We're given a tour by Lasse Waringer, one of the longest-standing members of the company, who played the jester in Everybody Hurts.  This is a new, bright, well-equipped space.  The larger stage is being prepared for an ambitious project, made up of three versions of 'Crime and Punishment' for different age groups, from young kids to teenagers.  The trilogy was a huge success when it was first staged, and is now returning for a second run.

Afterwards, we have lunch with Mattias Andersson, the artistic director of Backa.  He's also a successful playwright whose plays have  been performed all over Sweden, and also internationally.  He's adapted Crime and Punishment for the older, teenage audience, for instance.  Mattias is very young for an artistic director, and is clearly finding Backa the ideal space for ambitious and innovative work.

Afterwards, Anna takes me around the hip Haga area of Gothenburg.  In 1968 this was a site for socialist resistance and demonstration, but it's now studenty, bohemian, and very expensive, apparently.  It feels a bit like the Lanes in Brighton.  We talk about the differences between Swedish and British theatre - the status of writers, the writer's relationship with directors, and attitudes towards the text.  Then, time for a theatrical experience of a different kind.  Anna has an appointment to view a flat that she and her boyfriend are thinking about buying, and I accompany her.  'Home staging' is a big deal in Sweden, with companies devoted to transforming any flat or house into a show home - personal items go into storage and idyllic settings are created, complete with plates of plastic fruit and muffins, to suggest the lifestyle you could enjoy should you be lucky enough to live here.  
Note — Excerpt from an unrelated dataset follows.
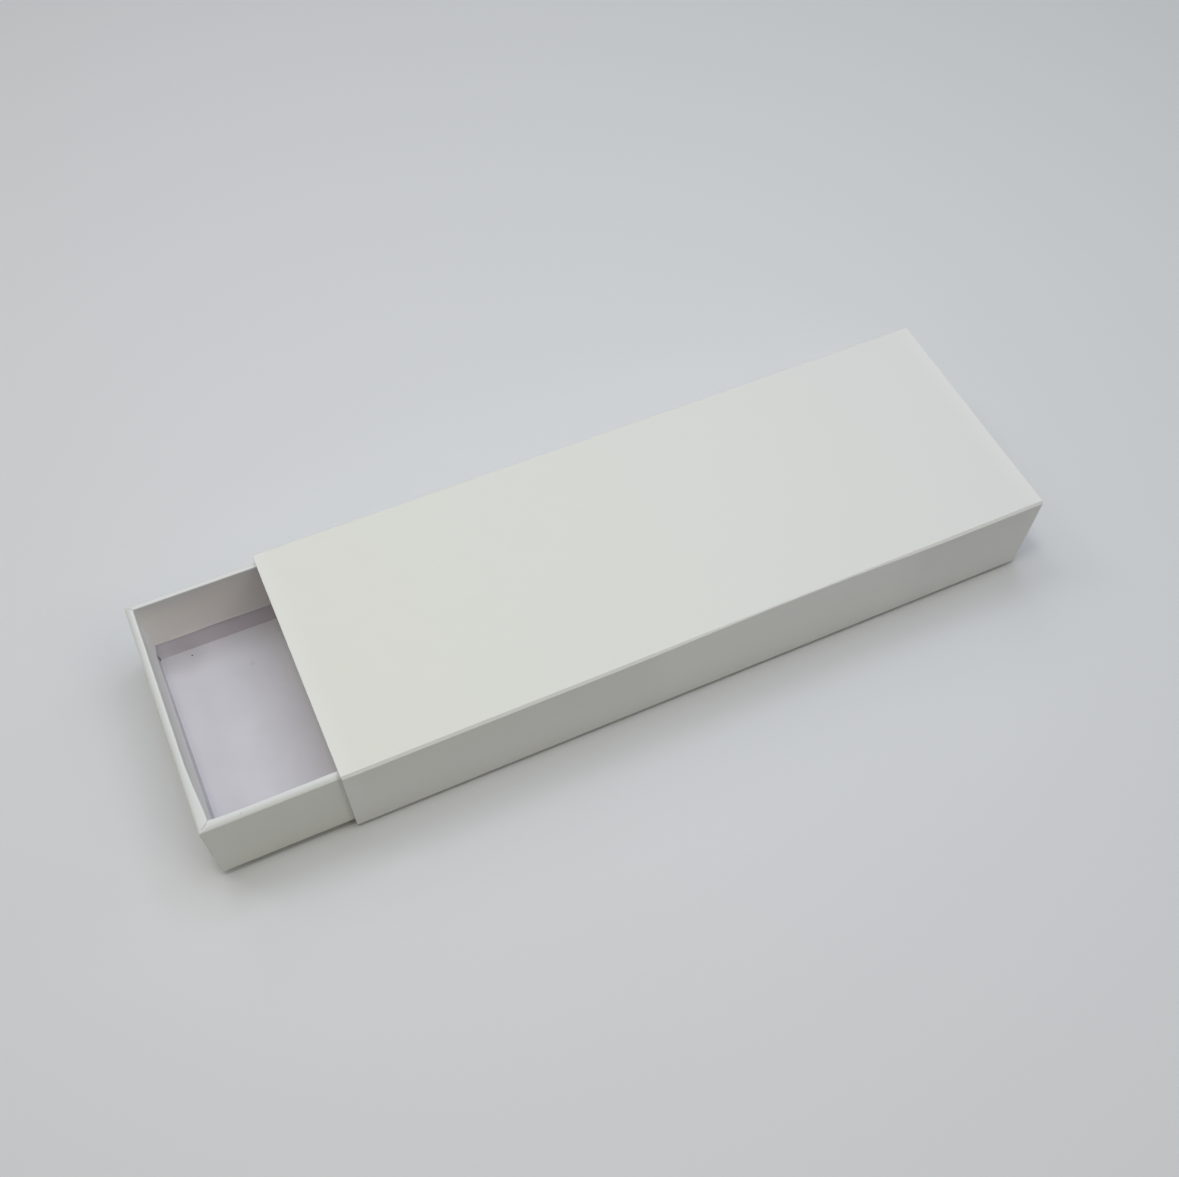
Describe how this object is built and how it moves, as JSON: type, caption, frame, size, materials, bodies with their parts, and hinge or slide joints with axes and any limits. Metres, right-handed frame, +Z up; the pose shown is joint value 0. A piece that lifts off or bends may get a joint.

In the evening, we visit the State Theatre to see Hunger, devised by a company called Mindgroup.  This is the only play aimed at adults that I see in Gothenburg, and it's my least favourite.  It's post-modern and self-reflexive, with actors breaking in and out of character to describe Gothenburg's politically active history, and there's also a bit of a lecture about how the kids just don't protest like they used to.  I couldn't help feeling a little patronised and told off by this easy position, but it had a couple of laughs, e.g. when one actor describes her real-life experience of growing up in a commune with her hippy parents in the 70s.  The same actor's transformation into an empty-eyed 'angel of debt' when her fictional character has maxed out one too many credit cards is also wonderfully done.

In the evening, there's time to relax over a couple of beers with Anna and Hasse.  I've been lucky to have such welcoming, generous and fun hosts - thanks!